There was also a lot they withheld when it came to Ender’s brother Peter. Obviously they couldn’t dwindle on every detail, but some points were worth keeping in. for example, there was a part in the book about Peter’s enjoyment of the torture of small animals. It stood out, because we’ve all known bullies, we’ve all known kids that threaten to kill others, and who might even mean it under the right circumstances. There are very few people that will actually hurt an animal and enjoy it, though. That really drove home just how insane Peter was. He wasn’t just cruel and unnervingly smart. He was legitimately crazy.
Some of the characters were also meshed together. Bean and Alai were very prominent examples. They’re both very different characters, and they represent different things in the book. In the movie, they looked alike, sounded a little bit alike, and they were both just Ender’s generic bros. Alai was Ender’s only friend in the book. He was beyond sincere and incredibly loyal. Bean could easily have been in Ender’s shoes, if Ender hadn’t shown up. In some ways he was better than Ender, and his backstory is worlds cooler. It’s unfortunate those two were meshed into one, because it means an Ender’s Shadow spinoff is highly unlikely.

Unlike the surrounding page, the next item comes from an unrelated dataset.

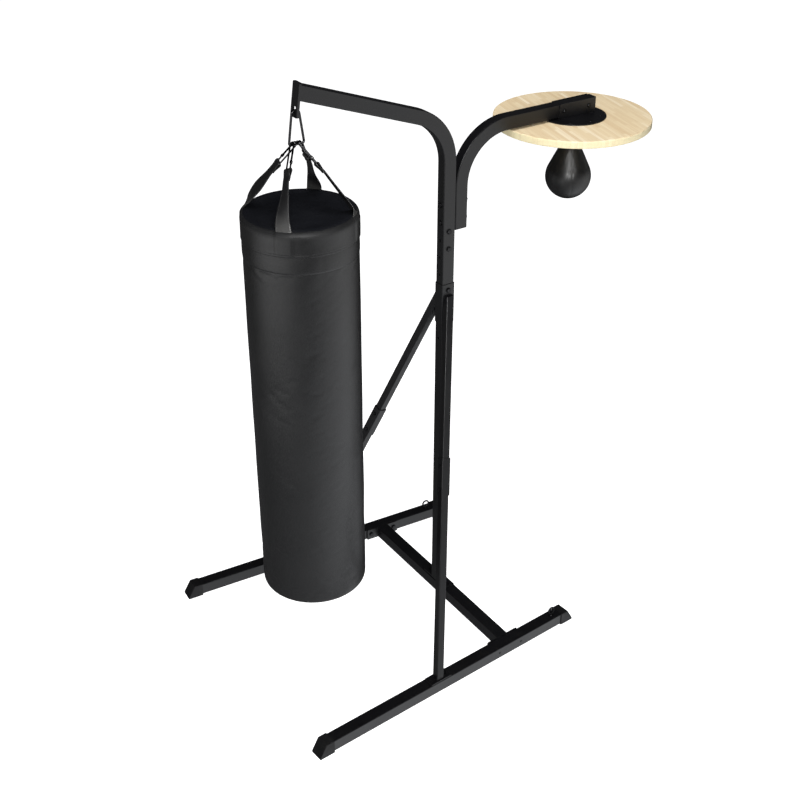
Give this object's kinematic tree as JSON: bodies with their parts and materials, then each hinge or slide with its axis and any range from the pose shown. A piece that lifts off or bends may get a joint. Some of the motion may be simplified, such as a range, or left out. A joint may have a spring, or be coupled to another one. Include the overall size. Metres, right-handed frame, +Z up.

The Perks of Being a Wallflower
Both the movie and the book were gorgeous. Every single high schooler should read it, and watch it, just to feel like someone understands their problems, and someone cares.
The movie was actually written and directed by the author of the book, which is a huge bonus. The book is actually a bunch of letters written by the protagonist Charlie, so it’s very important this is brought to light in the movie.
No matter how well the letters were integrated, it’d never be the same, though. That’s just the unfortunate truth. It was by far one of the best film adaptations of a book ever made, but letters are to be read, and that’s simply what works best.
How many of these have you read/seen?